4.That this Court is not contemplating full litigation of this matter in any sense but rather finds it necessary to conduct a hearing concentrating on what has occurred since Father's move out of Putnam County and targeting on these issues which go into a best interest analysis for the sake of the child;
5.That this Court finds it necessary to make the record clear about what the circumstances are for this child now in his current situation and with the travel that is involved in getting this child back and forth between these parents;
6. That the Court is interested in looking at whether the Thursday overnights are giving meaningful time to Mother, what is the effect on the child of the Sunday overnights with delivery to school on Monday mornings and any alternative ways to provide adequate parenting time for Ms. Weston if these times are not in the best interest of the child;

On September 17, Mother filed a motion pursuant to Tenn. R. Civ. P. 60.02 (4) asking the court for relief from the August 3, 2012 order on the ground that the order was based on a February 2012 order that was later reversed on appeal and that "as a result the trial court applied an erroneous standard."

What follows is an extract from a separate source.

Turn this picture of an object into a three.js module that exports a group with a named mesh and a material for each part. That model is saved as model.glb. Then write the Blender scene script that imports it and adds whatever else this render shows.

A hearing on the Rule 60 motion took place at the evidentiary hearing on September 24. At the conclusion of the hearing, the court made certain findings and orally approved the parenting plan proposed by Father; the court modified its ruling the next day in a letter to counsel. The court entered a Final Order on November 8: denying Mother's Rule 60 motion; denying Mother's request to change the ruling that she was voluntarily underemployed; modifying the parenting plan in the May 31 order by setting Father's parenting time at 242.5 days and Mother's parenting time at 122.5 days; and setting the parties' child support obligations.[2] Mother appeals.